Aim of the exercise.
Stop after the line with "return block": repeat exactly every line before it, beginning with the first, and that line itself.

>>

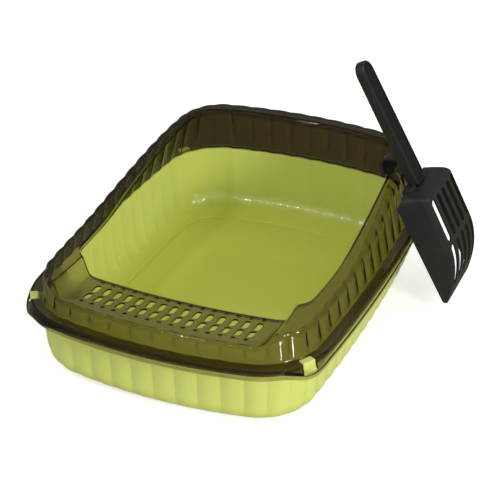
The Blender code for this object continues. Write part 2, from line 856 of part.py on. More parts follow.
def pan_block(name, half_width, floor, top, upper, lower, scoop, cutters):
    """Block at the foot of the handle, in the scoop's own frame."""
    mesh = bmesh.new()
    foot = HANDLE_ABOVE_HOOK - HANDLE_LENGTH
    low = Vector((SCOOP_STANDOFF + floor, -half_width, foot - lower))
    high = Vector((SCOOP_STANDOFF + top, half_width, foot + upper))
    add_block(mesh, low, high)
    block = add_object(name, mesh, cutters)
    block.parent = scoop
    return block


def make_pan(parts, cutters, scoop):
    """Slotted pan with folded sides, and a cradle that holds the end of the handle."""
    mesh = bmesh.new()
    rows = []
    for run, depth in pan_profile():
        row = []
        for index, (out, across) in enumerate(pan_section(run, depth)):
            point = (SCOOP_STANDOFF + out, across, pan_z(run))
            row.append((index, mesh.verts.new(point)))
        rows.append(row)
    for upper, lower in zip(rows, rows[1:]):
        loft(mesh, upper, lower)
    pan = add_object("scoop_pan", mesh, parts)
    pan.parent = scoop
    mirror(pan, 1)
    add_wall(pan, PAN_WALL)
    notch_floor = handle_inner(HANDLE_LENGTH - CRADLE_LENGTH) - SCOOP_STANDOFF - SEAT_GAP
    cradle = pan_block(
        "cradle",
        CRADLE_WIDTH / 2.0,
        notch_floor - CRADLE_WALL,
        CRADLE_CHEEK,
        CRADLE_LENGTH,
        SEAT_GAP + CRADLE_WALL,
        scoop,
        cutters,
    )
    boolean(pan, cradle, "UNION")
    notch = pan_block(
        "handle_notch",
        HANDLE_WIDTH / 2.0 + SEAT_GAP,
        notch_floor,
        PAN_DEPTH + OVERRUN,
        CRADLE_LENGTH + OVERRUN,
        SEAT_GAP,
        scoop,
        cutters,
    )
    boolean(pan, notch, "DIFFERENCE")
    boolean(pan, pan_slots(scoop, cutters), "DIFFERENCE")
    set_material(pan, "black pan plastic", (0.035, 0.034, 0.032), 0.5)
    return pan


def main():
    for thing in list(bpy.data.objects):
        bpy.data.objects.remove(thing)
    parts = bpy.data.collections.new("semi_enclosed_litter_box")
    cutters = bpy.data.collections.new("cutters")
    bpy.context.scene.collection.children.link(parts)
    bpy.context.scene.collection.children.link(cutters)
    make_tray(parts, cutters)
    make_surround(parts, cutters)
    scoop = bpy.data.objects.new("scoop_frame", None)
    parts.objects.link(scoop)
    scoop.location = hanging_point()
    scoop.rotation_euler = (0.0, -SCOOP_LEAN, 0.0)
    make_handle(parts, cutters, scoop)
    make_pan(parts, cutters, scoop)
    bpy.context.view_layer.update()


main()
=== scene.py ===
"""Semi-enclosed litter box: lime tray, smoky clip-on surround and a hanging black scoop.

Lengths are in metres. X is across, -Y is the entry, Z is up from the underside. A place runs
round the right half of the plan, from -3 (front) over 0 (side) to 3 (back). An inset is
measured inwards from the edge of the surround's flange.
"""
import math

import bmesh
import bpy
from mathutils import Matrix, Vector


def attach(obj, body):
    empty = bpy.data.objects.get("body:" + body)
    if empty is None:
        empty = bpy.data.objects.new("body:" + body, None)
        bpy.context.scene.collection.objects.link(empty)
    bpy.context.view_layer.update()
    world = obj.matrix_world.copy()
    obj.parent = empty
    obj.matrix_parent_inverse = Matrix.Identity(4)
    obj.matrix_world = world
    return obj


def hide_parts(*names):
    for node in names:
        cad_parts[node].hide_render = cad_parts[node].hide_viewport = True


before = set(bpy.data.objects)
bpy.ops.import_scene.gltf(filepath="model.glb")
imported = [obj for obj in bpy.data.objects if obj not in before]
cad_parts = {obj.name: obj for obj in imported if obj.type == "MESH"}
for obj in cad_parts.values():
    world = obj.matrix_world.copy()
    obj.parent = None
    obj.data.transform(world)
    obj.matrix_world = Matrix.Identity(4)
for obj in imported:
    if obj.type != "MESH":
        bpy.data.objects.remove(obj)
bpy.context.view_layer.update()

# Camera
CAMERA_PLACE = (0.6043, -1.4066, 0.9726)
CAMERA_FORWARD = (-0.33324, 0.79524, -0.50649)
CAMERA_ROLL = 0.0045
CAMERA_LENS = 110.5
CAMERA_SENSOR = 36.0

# Plan outline at the edge of the surround's flange
PLACE_END = 3.0
FLANGE_WIDTH = 0.360
FLANGE_LENGTH = 0.4886
SIDE_BOW_RADIUS = 2.180
END_BOW_RADIUS = 0.545
CORNER_RADIUS = 0.082
FLANGE_HEIGHT = 0.0839

# Flutes, shared by the tray and the surround
FLUTES_PER_QUARTER = 14
FLUTE_DEPTH = 0.0018
FLUTE_STEPS = 12
SEAT_GAP = 0.0003

# Tray
TRAY_WALL = 0.0022
TRAY_WALL_INSET = 0.0135
TRAY_WALL_STEPS = 6
TRAY_DRAFT = 0.0041
INNER_FLUTE_SHARE = 0.35
RIM_EDGE_INSET = 0.0030
RIM_TURNDOWN = 0.0055
RIM_ROUND = 0.0012
RIM_STEPS = 4
COVE_HEIGHT = 0.0230
COVE_SWEEP = math.radians(80)
COVE_STEPS = 22
DOME_START = 0.38
DOME_LENGTH = 0.30
FLOOR_SIDE_INSET = 0.0385
FLOOR_FRONT_INSET = 0.0385
FLOOR_BACK_INSET = 0.0510
FLOOR_CORNER_RADIUS = 0.050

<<

Result.
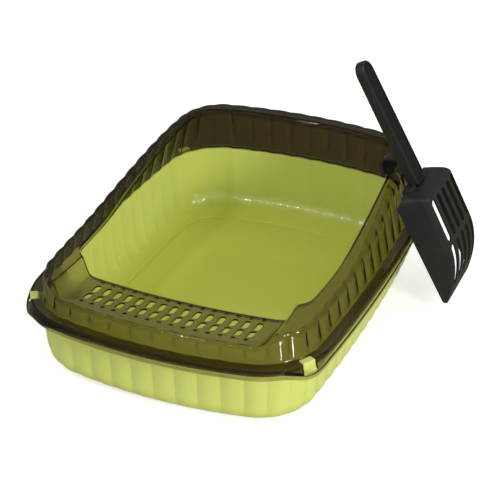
The Blender code for this object continues. Write part 2, from line 856 of part.py on. More parts follow.
def pan_block(name, half_width, floor, top, upper, lower, scoop, cutters):
    """Block at the foot of the handle, in the scoop's own frame."""
    mesh = bmesh.new()
    foot = HANDLE_ABOVE_HOOK - HANDLE_LENGTH
    low = Vector((SCOOP_STANDOFF + floor, -half_width, foot - lower))
    high = Vector((SCOOP_STANDOFF + top, half_width, foot + upper))
    add_block(mesh, low, high)
    block = add_object(name, mesh, cutters)
    block.parent = scoop
    return block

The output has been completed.